[What you have to do]:
What follows is a listing; give it again exactly, in its entirety.

[Data shown]:
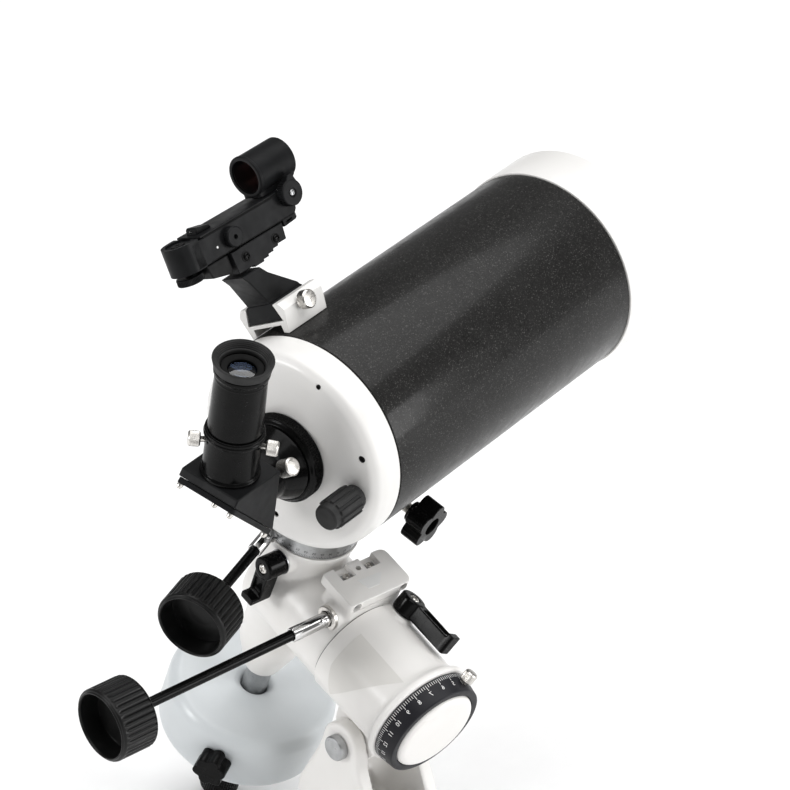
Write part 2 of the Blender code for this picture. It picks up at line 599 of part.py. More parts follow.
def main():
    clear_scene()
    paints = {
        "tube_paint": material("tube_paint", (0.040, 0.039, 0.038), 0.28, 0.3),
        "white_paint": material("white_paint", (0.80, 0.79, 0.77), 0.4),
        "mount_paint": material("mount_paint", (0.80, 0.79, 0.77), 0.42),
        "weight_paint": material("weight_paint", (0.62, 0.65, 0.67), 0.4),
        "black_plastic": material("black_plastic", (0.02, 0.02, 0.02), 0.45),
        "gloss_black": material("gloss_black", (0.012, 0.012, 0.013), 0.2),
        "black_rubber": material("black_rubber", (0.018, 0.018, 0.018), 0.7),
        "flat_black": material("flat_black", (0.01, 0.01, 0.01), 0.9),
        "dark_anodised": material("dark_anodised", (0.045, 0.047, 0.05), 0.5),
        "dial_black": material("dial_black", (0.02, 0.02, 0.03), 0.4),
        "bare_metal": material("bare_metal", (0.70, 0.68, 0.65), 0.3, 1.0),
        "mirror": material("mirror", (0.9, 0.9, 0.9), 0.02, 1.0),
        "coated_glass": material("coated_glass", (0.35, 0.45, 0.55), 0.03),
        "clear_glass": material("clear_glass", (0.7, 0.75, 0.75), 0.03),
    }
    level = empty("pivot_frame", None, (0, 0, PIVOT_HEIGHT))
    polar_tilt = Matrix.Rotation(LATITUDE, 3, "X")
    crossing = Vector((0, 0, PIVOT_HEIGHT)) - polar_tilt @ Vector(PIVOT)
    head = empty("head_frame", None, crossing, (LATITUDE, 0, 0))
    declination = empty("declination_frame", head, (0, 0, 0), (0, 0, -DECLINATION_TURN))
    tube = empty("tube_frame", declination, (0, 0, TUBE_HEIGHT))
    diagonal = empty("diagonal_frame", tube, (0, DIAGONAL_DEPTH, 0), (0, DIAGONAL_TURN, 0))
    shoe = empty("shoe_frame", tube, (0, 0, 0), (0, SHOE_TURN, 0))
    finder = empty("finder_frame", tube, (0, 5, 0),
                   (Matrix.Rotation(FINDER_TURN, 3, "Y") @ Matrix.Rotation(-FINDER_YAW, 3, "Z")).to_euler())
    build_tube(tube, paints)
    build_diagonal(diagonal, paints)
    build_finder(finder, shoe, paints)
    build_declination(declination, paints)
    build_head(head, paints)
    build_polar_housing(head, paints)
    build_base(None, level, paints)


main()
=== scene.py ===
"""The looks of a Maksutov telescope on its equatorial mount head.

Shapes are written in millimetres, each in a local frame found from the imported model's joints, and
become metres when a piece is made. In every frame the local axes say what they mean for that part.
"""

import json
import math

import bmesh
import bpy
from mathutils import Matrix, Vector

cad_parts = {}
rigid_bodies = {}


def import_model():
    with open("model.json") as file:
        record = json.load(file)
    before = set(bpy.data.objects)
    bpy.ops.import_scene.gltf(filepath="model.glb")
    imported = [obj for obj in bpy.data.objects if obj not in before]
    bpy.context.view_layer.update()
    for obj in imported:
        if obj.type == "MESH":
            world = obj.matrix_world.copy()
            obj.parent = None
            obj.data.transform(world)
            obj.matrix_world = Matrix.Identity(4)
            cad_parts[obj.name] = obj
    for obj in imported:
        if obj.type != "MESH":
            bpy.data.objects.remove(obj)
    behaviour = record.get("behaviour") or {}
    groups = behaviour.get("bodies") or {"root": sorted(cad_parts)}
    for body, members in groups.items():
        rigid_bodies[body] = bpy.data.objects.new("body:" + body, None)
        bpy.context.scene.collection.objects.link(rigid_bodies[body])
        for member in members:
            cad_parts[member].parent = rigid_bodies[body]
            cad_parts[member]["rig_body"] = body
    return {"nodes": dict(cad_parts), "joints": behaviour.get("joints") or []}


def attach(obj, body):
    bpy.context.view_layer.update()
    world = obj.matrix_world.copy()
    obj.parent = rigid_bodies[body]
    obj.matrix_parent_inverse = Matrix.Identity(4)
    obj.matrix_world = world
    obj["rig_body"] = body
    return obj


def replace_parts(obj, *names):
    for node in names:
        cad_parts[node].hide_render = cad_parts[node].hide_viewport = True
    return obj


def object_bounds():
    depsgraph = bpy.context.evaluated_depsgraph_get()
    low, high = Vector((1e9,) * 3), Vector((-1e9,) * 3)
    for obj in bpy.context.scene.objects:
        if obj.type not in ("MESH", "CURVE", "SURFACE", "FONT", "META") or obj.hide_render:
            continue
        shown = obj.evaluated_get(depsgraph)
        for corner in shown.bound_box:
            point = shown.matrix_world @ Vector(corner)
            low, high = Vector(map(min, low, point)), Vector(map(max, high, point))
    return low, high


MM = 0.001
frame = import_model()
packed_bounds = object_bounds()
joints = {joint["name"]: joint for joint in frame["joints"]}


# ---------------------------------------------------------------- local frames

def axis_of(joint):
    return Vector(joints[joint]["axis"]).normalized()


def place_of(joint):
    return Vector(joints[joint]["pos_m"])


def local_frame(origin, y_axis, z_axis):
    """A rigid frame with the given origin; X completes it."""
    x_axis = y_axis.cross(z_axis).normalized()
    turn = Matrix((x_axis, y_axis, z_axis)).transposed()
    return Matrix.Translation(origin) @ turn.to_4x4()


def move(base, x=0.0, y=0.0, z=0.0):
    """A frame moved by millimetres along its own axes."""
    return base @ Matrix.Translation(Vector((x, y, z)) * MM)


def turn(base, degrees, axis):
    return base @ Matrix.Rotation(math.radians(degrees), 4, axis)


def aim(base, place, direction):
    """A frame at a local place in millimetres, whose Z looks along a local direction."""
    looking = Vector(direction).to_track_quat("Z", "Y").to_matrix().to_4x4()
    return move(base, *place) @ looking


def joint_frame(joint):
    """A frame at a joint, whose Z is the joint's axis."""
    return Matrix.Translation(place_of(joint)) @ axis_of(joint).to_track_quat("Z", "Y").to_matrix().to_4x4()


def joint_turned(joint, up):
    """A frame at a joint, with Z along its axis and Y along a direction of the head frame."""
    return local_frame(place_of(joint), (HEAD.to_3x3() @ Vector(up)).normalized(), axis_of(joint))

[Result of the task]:
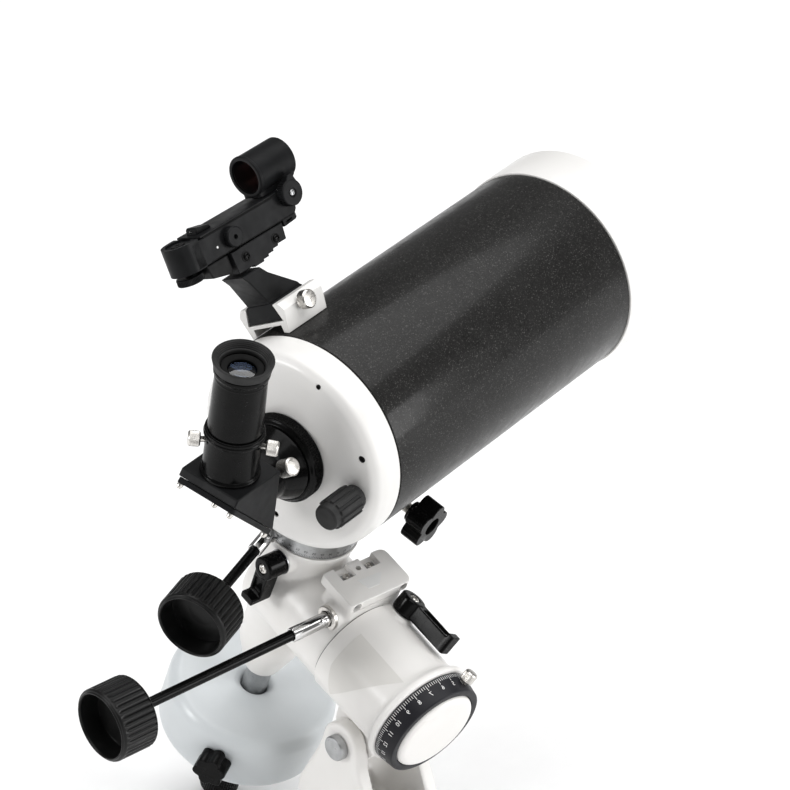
Write part 2 of the Blender code for this picture. It picks up at line 599 of part.py. More parts follow.
def main():
    clear_scene()
    paints = {
        "tube_paint": material("tube_paint", (0.040, 0.039, 0.038), 0.28, 0.3),
        "white_paint": material("white_paint", (0.80, 0.79, 0.77), 0.4),
        "mount_paint": material("mount_paint", (0.80, 0.79, 0.77), 0.42),
        "weight_paint": material("weight_paint", (0.62, 0.65, 0.67), 0.4),
        "black_plastic": material("black_plastic", (0.02, 0.02, 0.02), 0.45),
        "gloss_black": material("gloss_black", (0.012, 0.012, 0.013), 0.2),
        "black_rubber": material("black_rubber", (0.018, 0.018, 0.018), 0.7),
        "flat_black": material("flat_black", (0.01, 0.01, 0.01), 0.9),
        "dark_anodised": material("dark_anodised", (0.045, 0.047, 0.05), 0.5),
        "dial_black": material("dial_black", (0.02, 0.02, 0.03), 0.4),
        "bare_metal": material("bare_metal", (0.70, 0.68, 0.65), 0.3, 1.0),
        "mirror": material("mirror", (0.9, 0.9, 0.9), 0.02, 1.0),
        "coated_glass": material("coated_glass", (0.35, 0.45, 0.55), 0.03),
        "clear_glass": material("clear_glass", (0.7, 0.75, 0.75), 0.03),
    }
    level = empty("pivot_frame", None, (0, 0, PIVOT_HEIGHT))
    polar_tilt = Matrix.Rotation(LATITUDE, 3, "X")
    crossing = Vector((0, 0, PIVOT_HEIGHT)) - polar_tilt @ Vector(PIVOT)
    head = empty("head_frame", None, crossing, (LATITUDE, 0, 0))
    declination = empty("declination_frame", head, (0, 0, 0), (0, 0, -DECLINATION_TURN))
    tube = empty("tube_frame", declination, (0, 0, TUBE_HEIGHT))
    diagonal = empty("diagonal_frame", tube, (0, DIAGONAL_DEPTH, 0), (0, DIAGONAL_TURN, 0))
    shoe = empty("shoe_frame", tube, (0, 0, 0), (0, SHOE_TURN, 0))
    finder = empty("finder_frame", tube, (0, 5, 0),
                   (Matrix.Rotation(FINDER_TURN, 3, "Y") @ Matrix.Rotation(-FINDER_YAW, 3, "Z")).to_euler())
    build_tube(tube, paints)
    build_diagonal(diagonal, paints)
    build_finder(finder, shoe, paints)
    build_declination(declination, paints)
    build_head(head, paints)
    build_polar_housing(head, paints)
    build_base(None, level, paints)


main()
=== scene.py ===
"""The looks of a Maksutov telescope on its equatorial mount head.

Shapes are written in millimetres, each in a local frame found from the imported model's joints, and
become metres when a piece is made. In every frame the local axes say what they mean for that part.
"""

import json
import math

import bmesh
import bpy
from mathutils import Matrix, Vector

cad_parts = {}
rigid_bodies = {}


def import_model():
    with open("model.json") as file:
        record = json.load(file)
    before = set(bpy.data.objects)
    bpy.ops.import_scene.gltf(filepath="model.glb")
    imported = [obj for obj in bpy.data.objects if obj not in before]
    bpy.context.view_layer.update()
    for obj in imported:
        if obj.type == "MESH":
            world = obj.matrix_world.copy()
            obj.parent = None
            obj.data.transform(world)
            obj.matrix_world = Matrix.Identity(4)
            cad_parts[obj.name] = obj
    for obj in imported:
        if obj.type != "MESH":
            bpy.data.objects.remove(obj)
    behaviour = record.get("behaviour") or {}
    groups = behaviour.get("bodies") or {"root": sorted(cad_parts)}
    for body, members in groups.items():
        rigid_bodies[body] = bpy.data.objects.new("body:" + body, None)
        bpy.context.scene.collection.objects.link(rigid_bodies[body])
        for member in members:
            cad_parts[member].parent = rigid_bodies[body]
            cad_parts[member]["rig_body"] = body
    return {"nodes": dict(cad_parts), "joints": behaviour.get("joints") or []}


def attach(obj, body):
    bpy.context.view_layer.update()
    world = obj.matrix_world.copy()
    obj.parent = rigid_bodies[body]
    obj.matrix_parent_inverse = Matrix.Identity(4)
    obj.matrix_world = world
    obj["rig_body"] = body
    return obj


def replace_parts(obj, *names):
    for node in names:
        cad_parts[node].hide_render = cad_parts[node].hide_viewport = True
    return obj


def object_bounds():
    depsgraph = bpy.context.evaluated_depsgraph_get()
    low, high = Vector((1e9,) * 3), Vector((-1e9,) * 3)
    for obj in bpy.context.scene.objects:
        if obj.type not in ("MESH", "CURVE", "SURFACE", "FONT", "META") or obj.hide_render:
            continue
        shown = obj.evaluated_get(depsgraph)
        for corner in shown.bound_box:
            point = shown.matrix_world @ Vector(corner)
            low, high = Vector(map(min, low, point)), Vector(map(max, high, point))
    return low, high


MM = 0.001
frame = import_model()
packed_bounds = object_bounds()
joints = {joint["name"]: joint for joint in frame["joints"]}


# ---------------------------------------------------------------- local frames

def axis_of(joint):
    return Vector(joints[joint]["axis"]).normalized()


def place_of(joint):
    return Vector(joints[joint]["pos_m"])


def local_frame(origin, y_axis, z_axis):
    """A rigid frame with the given origin; X completes it."""
    x_axis = y_axis.cross(z_axis).normalized()
    turn = Matrix((x_axis, y_axis, z_axis)).transposed()
    return Matrix.Translation(origin) @ turn.to_4x4()


def move(base, x=0.0, y=0.0, z=0.0):
    """A frame moved by millimetres along its own axes."""
    return base @ Matrix.Translation(Vector((x, y, z)) * MM)


def turn(base, degrees, axis):
    return base @ Matrix.Rotation(math.radians(degrees), 4, axis)


def aim(base, place, direction):
    """A frame at a local place in millimetres, whose Z looks along a local direction."""
    looking = Vector(direction).to_track_quat("Z", "Y").to_matrix().to_4x4()
    return move(base, *place) @ looking


def joint_frame(joint):
    """A frame at a joint, whose Z is the joint's axis."""
    return Matrix.Translation(place_of(joint)) @ axis_of(joint).to_track_quat("Z", "Y").to_matrix().to_4x4()


def joint_turned(joint, up):
    """A frame at a joint, with Z along its axis and Y along a direction of the head frame."""
    return local_frame(place_of(joint), (HEAD.to_3x3() @ Vector(up)).normalized(), axis_of(joint))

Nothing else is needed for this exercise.